Please find all lines in the data that hold the string "Write" and copy them.
____ Record extracts
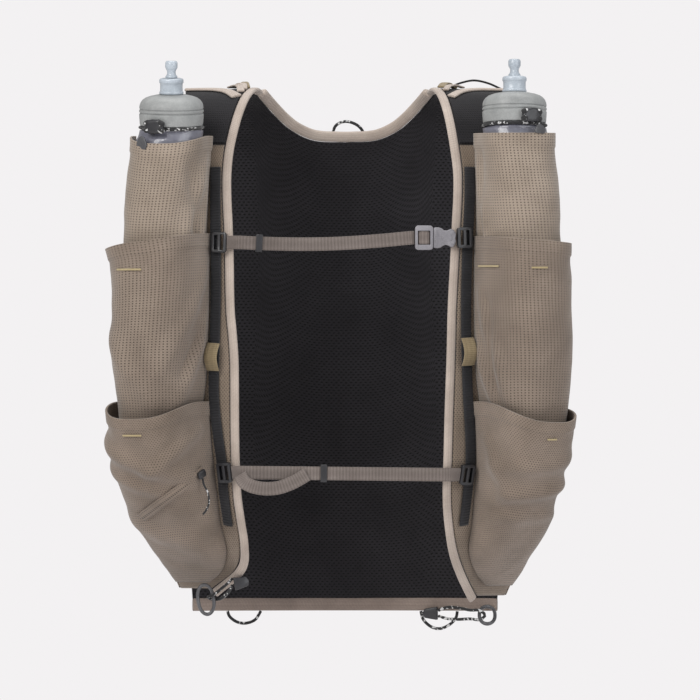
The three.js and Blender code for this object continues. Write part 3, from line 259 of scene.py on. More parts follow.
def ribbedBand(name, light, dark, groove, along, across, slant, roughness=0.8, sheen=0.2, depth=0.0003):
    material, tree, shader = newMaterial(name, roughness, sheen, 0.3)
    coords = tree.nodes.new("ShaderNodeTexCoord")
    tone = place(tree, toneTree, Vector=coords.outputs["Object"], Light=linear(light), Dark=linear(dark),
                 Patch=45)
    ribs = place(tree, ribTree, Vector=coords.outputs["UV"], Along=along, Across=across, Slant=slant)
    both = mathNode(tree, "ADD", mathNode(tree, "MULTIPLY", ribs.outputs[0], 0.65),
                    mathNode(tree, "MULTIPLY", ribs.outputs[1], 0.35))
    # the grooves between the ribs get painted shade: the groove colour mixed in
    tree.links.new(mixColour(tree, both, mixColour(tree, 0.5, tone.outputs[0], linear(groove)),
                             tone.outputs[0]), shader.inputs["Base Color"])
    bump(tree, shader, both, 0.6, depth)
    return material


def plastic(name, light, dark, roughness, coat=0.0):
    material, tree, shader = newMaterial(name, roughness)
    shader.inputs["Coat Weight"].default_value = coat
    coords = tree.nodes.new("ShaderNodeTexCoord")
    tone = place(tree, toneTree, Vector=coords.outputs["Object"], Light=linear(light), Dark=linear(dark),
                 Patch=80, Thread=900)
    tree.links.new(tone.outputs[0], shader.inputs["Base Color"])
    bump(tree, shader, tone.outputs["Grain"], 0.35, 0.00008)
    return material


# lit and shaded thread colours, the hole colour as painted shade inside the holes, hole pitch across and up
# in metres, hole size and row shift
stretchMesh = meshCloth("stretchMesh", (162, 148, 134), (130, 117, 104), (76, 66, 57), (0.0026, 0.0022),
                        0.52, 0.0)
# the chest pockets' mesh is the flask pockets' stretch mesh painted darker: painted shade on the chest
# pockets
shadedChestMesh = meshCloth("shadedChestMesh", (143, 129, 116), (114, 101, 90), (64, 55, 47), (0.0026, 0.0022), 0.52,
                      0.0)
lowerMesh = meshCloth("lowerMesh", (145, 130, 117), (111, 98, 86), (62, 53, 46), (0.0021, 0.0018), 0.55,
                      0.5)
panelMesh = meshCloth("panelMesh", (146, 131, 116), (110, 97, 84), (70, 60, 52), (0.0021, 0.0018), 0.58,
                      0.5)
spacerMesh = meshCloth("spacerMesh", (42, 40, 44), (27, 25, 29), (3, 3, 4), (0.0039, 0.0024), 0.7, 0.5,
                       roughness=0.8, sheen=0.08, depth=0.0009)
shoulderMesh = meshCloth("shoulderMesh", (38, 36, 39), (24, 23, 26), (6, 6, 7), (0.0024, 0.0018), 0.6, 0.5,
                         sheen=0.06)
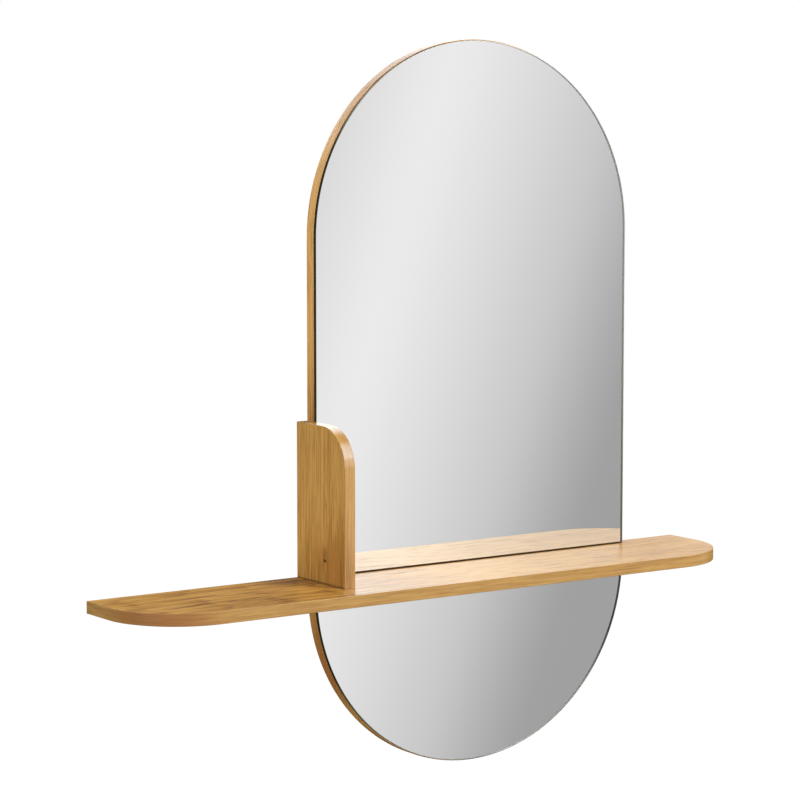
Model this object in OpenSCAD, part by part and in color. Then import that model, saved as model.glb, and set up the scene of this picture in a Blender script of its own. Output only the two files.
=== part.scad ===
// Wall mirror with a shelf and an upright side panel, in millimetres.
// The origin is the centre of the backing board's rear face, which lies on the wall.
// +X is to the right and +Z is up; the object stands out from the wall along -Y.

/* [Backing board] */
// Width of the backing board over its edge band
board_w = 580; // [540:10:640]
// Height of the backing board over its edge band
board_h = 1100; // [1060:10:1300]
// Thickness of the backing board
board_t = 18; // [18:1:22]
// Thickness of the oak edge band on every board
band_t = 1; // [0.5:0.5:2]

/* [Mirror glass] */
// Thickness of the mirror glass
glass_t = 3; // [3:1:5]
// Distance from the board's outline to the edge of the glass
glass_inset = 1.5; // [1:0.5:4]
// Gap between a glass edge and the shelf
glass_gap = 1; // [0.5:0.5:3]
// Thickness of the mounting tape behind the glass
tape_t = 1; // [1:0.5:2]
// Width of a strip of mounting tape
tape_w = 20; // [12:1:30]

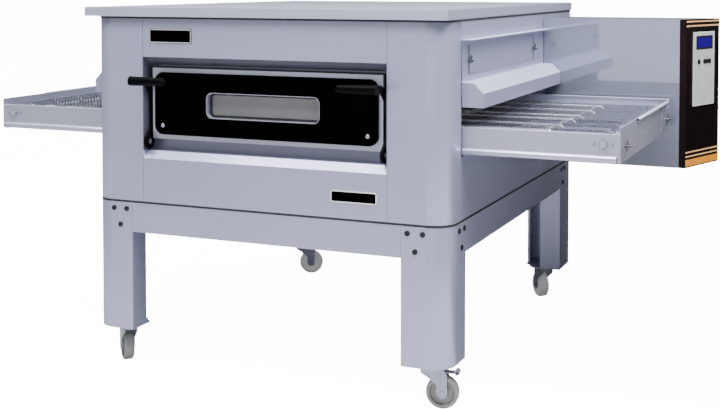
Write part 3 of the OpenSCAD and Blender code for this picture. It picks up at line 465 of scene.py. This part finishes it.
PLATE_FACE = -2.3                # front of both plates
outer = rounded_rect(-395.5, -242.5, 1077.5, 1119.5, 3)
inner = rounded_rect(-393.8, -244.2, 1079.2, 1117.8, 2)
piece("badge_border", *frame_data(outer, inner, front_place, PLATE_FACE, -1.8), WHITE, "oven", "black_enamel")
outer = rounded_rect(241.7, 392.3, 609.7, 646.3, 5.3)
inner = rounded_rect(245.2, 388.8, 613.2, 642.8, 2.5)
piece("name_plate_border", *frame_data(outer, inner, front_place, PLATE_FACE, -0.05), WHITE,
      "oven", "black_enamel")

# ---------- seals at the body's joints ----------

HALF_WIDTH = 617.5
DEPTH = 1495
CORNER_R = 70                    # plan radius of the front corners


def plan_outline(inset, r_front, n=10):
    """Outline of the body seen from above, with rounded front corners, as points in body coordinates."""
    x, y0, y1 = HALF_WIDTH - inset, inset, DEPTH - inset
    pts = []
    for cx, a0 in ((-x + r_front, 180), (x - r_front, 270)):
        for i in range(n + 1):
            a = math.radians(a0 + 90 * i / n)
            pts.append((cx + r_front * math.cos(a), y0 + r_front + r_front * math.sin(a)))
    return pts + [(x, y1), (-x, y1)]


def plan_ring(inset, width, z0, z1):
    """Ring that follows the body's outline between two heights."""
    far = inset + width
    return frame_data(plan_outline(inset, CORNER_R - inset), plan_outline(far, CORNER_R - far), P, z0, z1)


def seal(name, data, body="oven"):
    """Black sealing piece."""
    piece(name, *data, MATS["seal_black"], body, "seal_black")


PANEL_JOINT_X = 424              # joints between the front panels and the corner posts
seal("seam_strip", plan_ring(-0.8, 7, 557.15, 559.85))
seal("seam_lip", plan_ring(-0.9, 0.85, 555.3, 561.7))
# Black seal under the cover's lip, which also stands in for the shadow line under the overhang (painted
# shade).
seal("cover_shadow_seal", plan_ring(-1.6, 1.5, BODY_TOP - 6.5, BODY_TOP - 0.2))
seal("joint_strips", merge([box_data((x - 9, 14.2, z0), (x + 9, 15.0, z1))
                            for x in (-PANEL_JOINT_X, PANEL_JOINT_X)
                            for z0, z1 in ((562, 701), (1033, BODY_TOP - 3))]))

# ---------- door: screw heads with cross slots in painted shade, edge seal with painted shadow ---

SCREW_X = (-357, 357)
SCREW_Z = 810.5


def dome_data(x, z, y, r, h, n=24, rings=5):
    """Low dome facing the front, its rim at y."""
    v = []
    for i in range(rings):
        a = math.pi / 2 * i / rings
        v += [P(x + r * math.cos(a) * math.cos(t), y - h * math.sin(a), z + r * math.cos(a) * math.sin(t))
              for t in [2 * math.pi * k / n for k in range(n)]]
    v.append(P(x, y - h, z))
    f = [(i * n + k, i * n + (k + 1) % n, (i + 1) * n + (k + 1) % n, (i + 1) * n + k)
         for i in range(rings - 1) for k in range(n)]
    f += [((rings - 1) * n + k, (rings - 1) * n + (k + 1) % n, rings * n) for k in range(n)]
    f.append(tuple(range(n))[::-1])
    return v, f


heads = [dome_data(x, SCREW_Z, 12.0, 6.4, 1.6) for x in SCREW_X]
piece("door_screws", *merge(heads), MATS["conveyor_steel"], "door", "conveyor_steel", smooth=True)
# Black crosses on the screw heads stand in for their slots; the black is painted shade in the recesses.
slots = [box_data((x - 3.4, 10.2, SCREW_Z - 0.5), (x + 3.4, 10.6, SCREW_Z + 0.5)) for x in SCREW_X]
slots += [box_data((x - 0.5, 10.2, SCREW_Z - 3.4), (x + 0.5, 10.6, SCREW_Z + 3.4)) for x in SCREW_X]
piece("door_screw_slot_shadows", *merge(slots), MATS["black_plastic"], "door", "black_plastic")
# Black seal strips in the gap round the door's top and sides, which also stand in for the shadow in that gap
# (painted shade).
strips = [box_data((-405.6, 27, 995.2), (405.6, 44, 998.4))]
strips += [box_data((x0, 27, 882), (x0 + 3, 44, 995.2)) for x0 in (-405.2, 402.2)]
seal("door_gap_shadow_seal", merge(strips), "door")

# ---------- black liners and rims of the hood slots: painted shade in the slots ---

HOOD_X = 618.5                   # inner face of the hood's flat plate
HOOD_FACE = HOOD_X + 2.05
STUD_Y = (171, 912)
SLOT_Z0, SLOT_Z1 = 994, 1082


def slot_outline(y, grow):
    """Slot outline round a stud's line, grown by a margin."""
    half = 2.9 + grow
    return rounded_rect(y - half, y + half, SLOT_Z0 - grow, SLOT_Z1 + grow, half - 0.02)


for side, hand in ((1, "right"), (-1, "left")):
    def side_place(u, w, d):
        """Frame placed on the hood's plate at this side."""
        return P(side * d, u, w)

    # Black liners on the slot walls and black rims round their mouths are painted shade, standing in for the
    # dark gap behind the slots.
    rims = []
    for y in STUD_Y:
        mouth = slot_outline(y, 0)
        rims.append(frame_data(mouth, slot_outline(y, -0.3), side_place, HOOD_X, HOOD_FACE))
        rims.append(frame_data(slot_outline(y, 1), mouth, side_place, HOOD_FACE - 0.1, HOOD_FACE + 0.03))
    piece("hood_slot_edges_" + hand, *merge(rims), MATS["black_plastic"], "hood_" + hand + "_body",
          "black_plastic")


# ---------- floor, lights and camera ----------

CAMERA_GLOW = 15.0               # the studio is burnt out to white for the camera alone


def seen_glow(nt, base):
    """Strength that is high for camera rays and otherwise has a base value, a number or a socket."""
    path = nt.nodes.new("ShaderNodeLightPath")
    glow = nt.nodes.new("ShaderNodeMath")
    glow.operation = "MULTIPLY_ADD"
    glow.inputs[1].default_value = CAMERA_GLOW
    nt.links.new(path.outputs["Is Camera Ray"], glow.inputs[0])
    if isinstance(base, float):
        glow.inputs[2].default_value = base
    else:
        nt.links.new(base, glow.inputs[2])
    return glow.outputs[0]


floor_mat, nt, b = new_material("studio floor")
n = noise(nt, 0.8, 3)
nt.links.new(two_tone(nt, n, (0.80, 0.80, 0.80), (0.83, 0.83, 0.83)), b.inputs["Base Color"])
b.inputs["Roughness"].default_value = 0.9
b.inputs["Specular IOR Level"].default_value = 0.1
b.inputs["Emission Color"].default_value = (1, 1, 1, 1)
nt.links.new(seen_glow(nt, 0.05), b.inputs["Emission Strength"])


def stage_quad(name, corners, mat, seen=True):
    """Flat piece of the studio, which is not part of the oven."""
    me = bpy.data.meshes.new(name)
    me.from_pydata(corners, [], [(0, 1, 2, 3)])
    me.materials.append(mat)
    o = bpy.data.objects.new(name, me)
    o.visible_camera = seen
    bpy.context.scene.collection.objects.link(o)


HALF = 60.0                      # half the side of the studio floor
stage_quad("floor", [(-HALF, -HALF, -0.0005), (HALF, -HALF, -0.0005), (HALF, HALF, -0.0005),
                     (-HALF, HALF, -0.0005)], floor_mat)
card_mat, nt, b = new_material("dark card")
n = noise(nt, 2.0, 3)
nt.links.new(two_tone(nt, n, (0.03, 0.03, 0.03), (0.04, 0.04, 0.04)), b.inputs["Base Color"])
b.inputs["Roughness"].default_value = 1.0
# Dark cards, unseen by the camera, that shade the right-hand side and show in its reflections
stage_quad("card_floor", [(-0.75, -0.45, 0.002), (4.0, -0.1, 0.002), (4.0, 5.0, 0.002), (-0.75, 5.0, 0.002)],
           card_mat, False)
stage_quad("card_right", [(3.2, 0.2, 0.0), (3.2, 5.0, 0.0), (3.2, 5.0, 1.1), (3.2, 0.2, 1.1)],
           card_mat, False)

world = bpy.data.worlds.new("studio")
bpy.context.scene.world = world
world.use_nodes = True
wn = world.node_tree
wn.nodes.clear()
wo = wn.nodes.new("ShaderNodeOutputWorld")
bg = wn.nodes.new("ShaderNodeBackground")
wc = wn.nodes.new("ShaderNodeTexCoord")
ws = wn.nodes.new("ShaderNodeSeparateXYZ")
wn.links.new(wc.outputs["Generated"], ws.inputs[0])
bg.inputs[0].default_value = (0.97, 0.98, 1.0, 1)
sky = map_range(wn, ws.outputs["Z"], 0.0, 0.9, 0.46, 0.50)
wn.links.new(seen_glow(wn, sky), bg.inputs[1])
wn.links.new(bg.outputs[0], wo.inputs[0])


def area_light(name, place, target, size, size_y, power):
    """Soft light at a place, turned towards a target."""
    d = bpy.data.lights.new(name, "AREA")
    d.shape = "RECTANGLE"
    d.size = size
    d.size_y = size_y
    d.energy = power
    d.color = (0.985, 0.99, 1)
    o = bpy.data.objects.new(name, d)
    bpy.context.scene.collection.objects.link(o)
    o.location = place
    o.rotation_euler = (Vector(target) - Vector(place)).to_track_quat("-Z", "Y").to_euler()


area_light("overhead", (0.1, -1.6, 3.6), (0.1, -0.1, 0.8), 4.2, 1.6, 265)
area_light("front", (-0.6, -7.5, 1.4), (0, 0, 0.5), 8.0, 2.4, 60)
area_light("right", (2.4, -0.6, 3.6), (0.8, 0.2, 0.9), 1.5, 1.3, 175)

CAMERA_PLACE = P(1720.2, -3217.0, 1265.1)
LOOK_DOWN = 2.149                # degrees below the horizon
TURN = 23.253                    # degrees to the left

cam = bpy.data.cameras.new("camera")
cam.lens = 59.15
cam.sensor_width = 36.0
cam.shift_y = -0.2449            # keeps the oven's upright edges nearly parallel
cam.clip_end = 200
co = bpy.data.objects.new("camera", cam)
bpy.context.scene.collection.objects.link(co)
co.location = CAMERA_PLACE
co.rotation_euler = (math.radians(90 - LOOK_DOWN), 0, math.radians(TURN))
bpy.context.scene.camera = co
________
▶ _Reply_
The three.js and Blender code for this object continues. Write part 3, from line 259 of scene.py on. More parts follow.
Write part 3 of the OpenSCAD and Blender code for this picture. It picks up at line 465 of scene.py. This part finishes it.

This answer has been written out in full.